Upgrading computer systems is expensive.
· Omit "this" from the beginning of a sentence by joining it to the preceding sentence with a comma.
Chlorofluorocarbons have been banned from aerosols. This has lessened the ozone layer's depletion.
Chlorofluorocarbons have been banned from aerosols, lessening the ozone layer's depletion.
· Change "which" or "that" constructions to an "-ing" word.
The committee, which meets monthly, oversees accounting procedures and audits.
The committee, meeting monthly, oversees accounting procedures and audits.
· Omit "which" or "that" altogether when possible.
Because the fluid, which was brown and poisonous, was dumped into the river, the company that was negligent had to shut down.
Because the brown, poisonous fluid was dumped into the river, the negligent company had to shut down.
· Replace passive verbs with active verbs. In passive constructions, the subject of the sentence is being acted upon; in active constructions, the subject is the actor.
Rain forests are being destroyed by uncontrolled logging.
Uncontrolled logging is destroying rain forests.
· Change "is" or "was" when they occur alone to a strong verb.
A new fire curtain is necessary for the stage.

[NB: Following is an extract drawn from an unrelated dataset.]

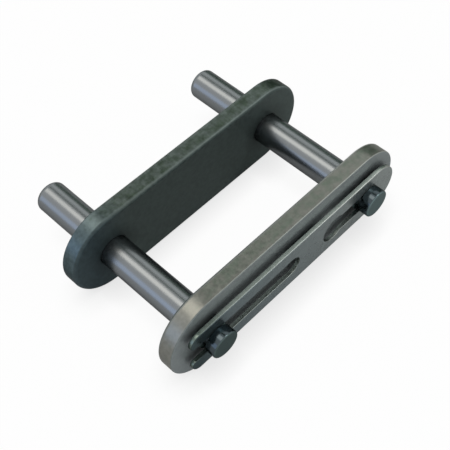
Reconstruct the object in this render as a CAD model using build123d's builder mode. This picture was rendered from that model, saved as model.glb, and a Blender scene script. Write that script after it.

The stage needs a new fire curtain.
· Replace "is," "are," "was," "were," or "have + an -ing word" to a simple present or past tense verb.
The South African government was undergoing significant changes.
The South African government underwent significant changes.
· Replace "should," "would," or "could" with strong verbs.
The environmental council could see several solutions.
The environmental council saw several solutions.
· Substitute strong verbs for "-tion" and "-sion" words whenever possible.
I submitted an application for the job.
I applied for the job.
· Replace prepositional phrases with one-word modifiers when possible. Prepositional phrases, those little relationship words like "of," "from," "after," etc., tend to bring in a lot of "-tion" and "-sion" words too.
The President of the Student Senate was in charge of the lobbying against the merger at the Minnesota Congress.
The Student Senate President oversaw lobbying the Minnesota Congress against the merger.
· Use a colon after a statement preceding a sentence of explanation, and leave out the beginning of the next sentence
The theater has three main technical areas. These areas are costumes, scenery, and lighting.
The theater has three main technical areas: costumes, scenery, and lighting.
· Combine two closely related short sentences by omitting part of one.
The director is concerned about problems. Typical problems may occur with lighting, sound, and props.
The director is concerned about typical problems with lighting, sound, and props.